One of OSPF's biggest advantages is support for a hierarchical routing design using areas. Every OSPF domain must contain a backbone area (Area 0), and additional non-backbone areas can be attached to it via Area Border Routers (ABRs).

• Backbone Area (0): Core of the OSPF domain; all other areas must connect logically to Area 0.
• Regular Areas: Receive a summarized view of the rest of the network, reducing LSDB size.
• Stub, Totally Stubby, and NSSA Areas: Special area types that control which external or inter-area routes are injected, optimizing memory and CPU usage on edge routers.

This hierarchy makes OSPF extremely scalable compared to flat routing protocols.
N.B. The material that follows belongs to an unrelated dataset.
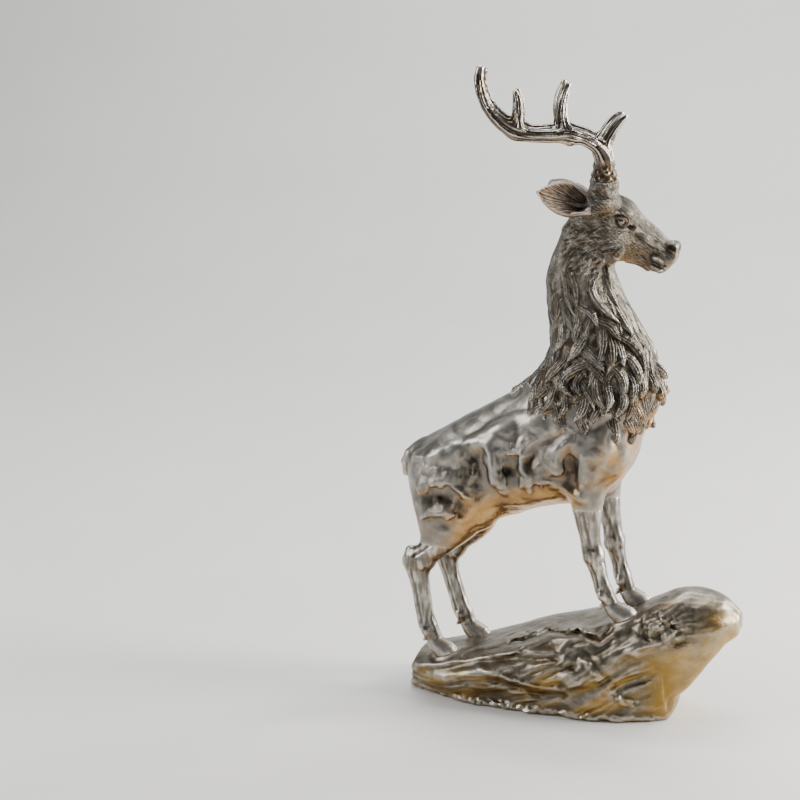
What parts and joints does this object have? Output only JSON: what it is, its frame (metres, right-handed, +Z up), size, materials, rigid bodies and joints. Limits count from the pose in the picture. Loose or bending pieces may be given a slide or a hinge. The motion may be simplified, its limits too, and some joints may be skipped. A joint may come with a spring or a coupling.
{
  "type": "stag statuette",
  "caption": "Silvered cast stag with branching antlers and a carved mane, standing uphill on a long overhanging rock base with a felted underside.",
  "frame": {"origin": "on the resting plane of the felt pad, below the middle of the stag's back", "axes": "+X the way the stag faces along the rock, +Y the stag's left side, +Z up"},
  "size_m": [0.324, 0.1336, 0.6055],
  "materials": {
    "cast_body": "satin, silvered cast metal with dark brown patina in the recesses",
    "cast_antler": "polished, grooved lengthwise",
    "cast_rock": "satin, silvered cast metal with dark brown patina, warm golden undersides",
    "pin": "drawn rod",
    "fixing": "zinc plated",
    "cover": "matt black sheet",
    "felt": "felt"
  },
  "bodies": {
    "root": {"torso_shell": "cast_body", "neck_head_shell": "cast_body", "antler_right": "cast_antler", "antler_left": "cast_antler", "antler_studs": "fixing", "ear_right": "cast_body", "ear_left": "cast_body", "foreleg_right": "cast_body", "foreleg_left": "cast_body", "hindleg_right": "cast_body", "hindleg_left": "cast_body", "leg_pins": "pin", "neck_pins": "pin", "rock_base": "cast_rock", "base_cover": "cover", "cover_screws": "fixing", "felt_pad": "felt", "hoof_studs": "fixing", "hoof_washers": "fixing", "hoof_nuts": "fixing"}
  },
  "joints": []
}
Instead of every router knowing every external prefix, OSPF can summarize at area boundaries and reduce routing-table size.

4. Fast Convergence and Reliable Neighbor Relationships

OSPF forms explicit neighbor adjacencies and tracks them using Hello packets and timeouts. This makes link failure detection and recovery deterministic and tunable.

Key parameters:

• Hello interval: How often OSPF Hello packets are sent.
• Dead interval: Time after which a neighbor is declared down if no Hellos are received.

interface GigabitEthernet0/0
 ip ospf hello-interval 5
 ip ospf dead-interval 20

By adjusting these timers (with care), you can make OSPF react faster to failures, improving convergence time for latency-sensitive applications.

5. Designated Router (DR) and BDR on Multi-Access Networks

On multi-access segments such as Ethernet LANs, having every router fully adjacent to every other router would create excessive LSA flooding. OSPF solves this by electing a Designated Router (DR) and Backup Designated Router (BDR) on each broadcast network.

• All other routers (DROTHERs) form full adjacencies only with the DR and BDR.
• LSAs are sent to a well-known multicast address and processed primarily by the DR/BDR.
• This significantly reduces the number of adjacencies and control-plane overhead.

Priority values can be used to influence the DR/BDR election on a per-interface basis:

interface GigabitEthernet0/1
 ip ospf priority 200   ! Higher value increases chance of becoming DR

6. OSPF Configuration Example (Cisco-Style)

Below is a simple configuration to illustrate how OSPF is typically deployed on an enterprise router. The example assumes two interfaces connecting to different subnets and participation in Area 0.

router ospf 1
 router-id 1.1.1.1
 log-adjacency-changes

 ! Advertise directly connected networks into OSPF Area 0
 network 10.0.0.0 0.0.0.255 area 0
 network 10.0.1.0 0.0.0.255 area 0

 ! Passive interfaces: don't form adjacencies on user-facing ports
 passive-interface GigabitEthernet0/2
!
interface GigabitEthernet0/0
 ip address 10.0.0.1 255.255.255.0
 ip ospf 1 area 0
!
interface GigabitEthernet0/1
 ip address 10.0.1.1 255.255.255.0
 ip ospf 1 area 0

Using passive-interface on non-routing interfaces reduces unnecessary OSPF Hellos and improves security by preventing rogue routers from joining the process.

7. External Routes and Redistribution

OSPF can import external routes (for example, from BGP, static routes, or another IGP) and advertise them into the OSPF domain as Type 5 (External) LSAs or Type 7 (NSSA) LSAs. These external routes are tagged as either E1 or E2:

• E2 (default): Uses only the external metric; internal path cost to the ASBR is not considered.
• E1: Adds internal cost to reach the ASBR plus the external metric, giving more accurate path selection in complex topologies.

router ospf 1
 redistribute static subnets metric-type 1   ! Inject static routes as OSPF E1

8. Operational Visibility and Troubleshooting

OSPF provides rich operational commands for troubleshooting and monitoring.

View the OSPF neighbor table:

show ip ospf neighbor

This displays neighbor states (FULL, 2-WAY, EXSTART, etc.), design role (DR/BDR/DROTHER), and adjacency status.

Inspect the OSPF database:

show ip ospf database

The LSDB can be examined to confirm that all routers share the same topology view and that LSAs are aging and refreshing correctly.

Review calculated routes:

show ip route ospf

Use this to verify which prefixes are installed as OSPF routes, what their metrics are, and through which next-hops they are reached.

Final Thoughts

OSPF remains a cornerstone routing protocol in modern networks because it balances fast convergence, scalability, and design flexibility. Its link-state architecture, area hierarchy, and tunable metrics make it suitable for everything from campus networks to large enterprise backbones. If you need deterministic, resilient, and well-organized routing behavior inside your autonomous system, OSPF is almost always the protocol of choice.